The other night, I caught myself doing it again. The movie was on. My phone was in my hand. I wasn’t fully watching, and I wasn’t fully scrolling—I was stuck in a kind of gray zone of half-attention. At the end of the film, I couldn’t tell you what had happened. At the end of the scroll, I couldn’t tell you what I’d seen.
It felt like eating two meals at once and not tasting either.
The Myth of Multitasking
We like to think we can juggle. But neuroscience is clear: the brain doesn’t truly multitask. It switches—rapidly, and with a cost each time. That cost isn’t just efficiency. It’s depth. When you split your attention between two inputs, you shortchange both experiences.
You miss the details of the story you’re watching.
You don’t really absorb the article, message, or post you’re scrolling.
You end up with a fragmented memory of both.
Not Just Screens
This isn’t only about watching TV with your phone out. It’s about how we layer any input.
If I’m going to check something on my phone, I pause my podcast. Because even though there’s comfort in a voice running in the background, it meaningfully takes away from my ability to think. The words I’m reading and the words I’m hearing compete with each other. Neither lands fully.
The same is true when you try to “just have something on” while working, or when you put on a podcast to keep me company while scrolling. It feels like productivity—or companionship—but what it really does is crowd out thought.
Why It Matters
When we scatter our attention across multiple inputs, we train our brains to be restless—always half here and half elsewhere. That’s fine if your goal is background noise. But if your goal is enjoyment, connection, or even clear thinking, the divided-input habit undermines it.
Think about the difference between:
Watching a movie and feeling immersed in its world.
Watching a movie while half-reading headlines and then wondering why you don’t feel moved.

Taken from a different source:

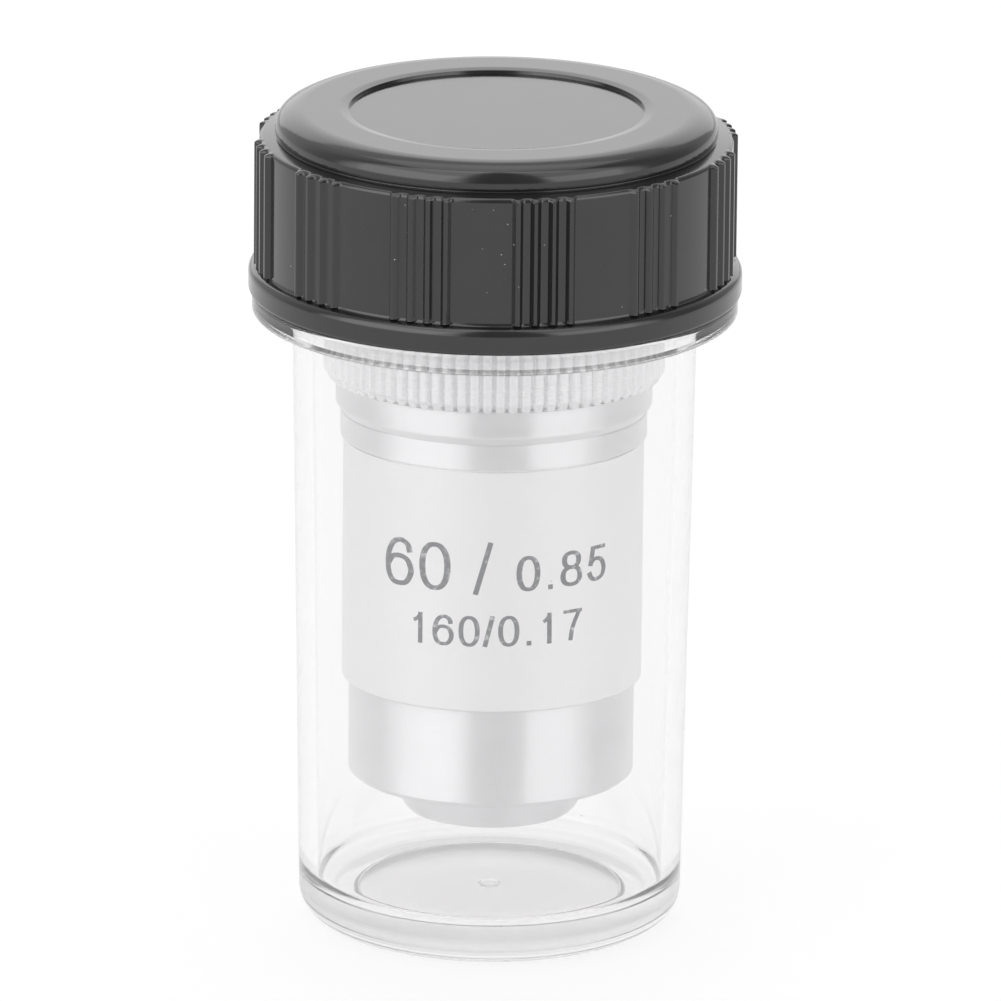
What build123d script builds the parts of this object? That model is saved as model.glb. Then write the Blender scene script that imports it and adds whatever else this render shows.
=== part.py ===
from build123d import *
from math import cos, radians, sin, sqrt, tan
import os

os.makedirs("parts", exist_ok=True)

# Microscope objective with a sprung nose, screwed nose down into the cap of its clear case.
# Millimetres, +Z up. The origin is the centre of the ring that the case stands on.
# The engraved numbers on the sleeve face -Y.

# Clearances
seat_gap = 0.02
screw_fit = 0.02
slide_fit = 0.05
cement_gap = 0.02

# Mounting thread, and the turned body below it
thread_outer_radius = 10.16
thread_depth = 0.44
thread_wall = 0.62
thread_length = 4.5
shoulder_width = 1.14
band_height = 4.8
collar_step = 0.86
collar_height = 7.68
knurl_count = 78
knurl_depth = 0.32
knurl_half_width = 0.24
upper_ring_step = 0.34
upper_ring_height = 1.9
bevel_height = 0.57
lower_ring_step = 0.22
lower_ring_height = 2.01
spigot_length = 4.84
guide_ledge_height = 2.16
guide_ledge_width = 0.85

# Sleeve, and the nose that slides up inside it
sleeve_wall = 0.45
sleeve_length = 17.65
nose_reach = 7.3
nose_chamfer = 0.4
nose_travel = 2.0
stem_wall = 1.48
stop_ring_gap = 0.2
stop_ring_height = 1.4
spring_room = 2.08
spring_length = 8.96
spring_wire = 0.7
spring_turns = 3
guide_screw_radius = 0.78
guide_screw_drop = 2.4
guide_head_gap = 0.08
guide_slot_depth = 0.8
guide_tip_gap = 0.15
screwdriver_slot = 0.3

# Front ring, which also holds the smallest lens
front_height = 2.69
front_overhang = 0.5
front_bevel = 0.7
front_spigot_length = 2.6
front_lip = 0.25
front_lens_radius = 1.7
front_lens_rise = 1.6
front_lens_edge = 0.3
front_lens_recess = 0.5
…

Listening to a podcast in silence, letting the ideas sink in.
“Listening” to a podcast while texting and realizing you have no idea what was just said.
One feels like nourishment. The other feels like empty calories.
A Simple Rule
So here’s my practice for this week: one input at a time.
If I’m watching something, the phone stays face-down, out of reach.
If I want to scroll, I pause the show.
If I’m reading, the podcast goes off.
If I want to think, I give myself silence.
It sounds almost childishly simple. But the effect is profound. Stories land more deeply. Conversations feel more real. Thinking feels less cloudy.
The Hidden Benefit
When you commit to one input at a time, you’re not just protecting your focus—you’re retraining your brain. You’re teaching it that it doesn’t need constant micro-stimulation. You’re reclaiming a little bit of patience, presence, and choice.
Practice for the week: Next time you’re tempted to double up—TV and phone, podcast and texts, reading and background chatter—pause. Ask yourself: What do I actually want to be doing right now? Pick one. Give it your full attention. Notice how much better it feels.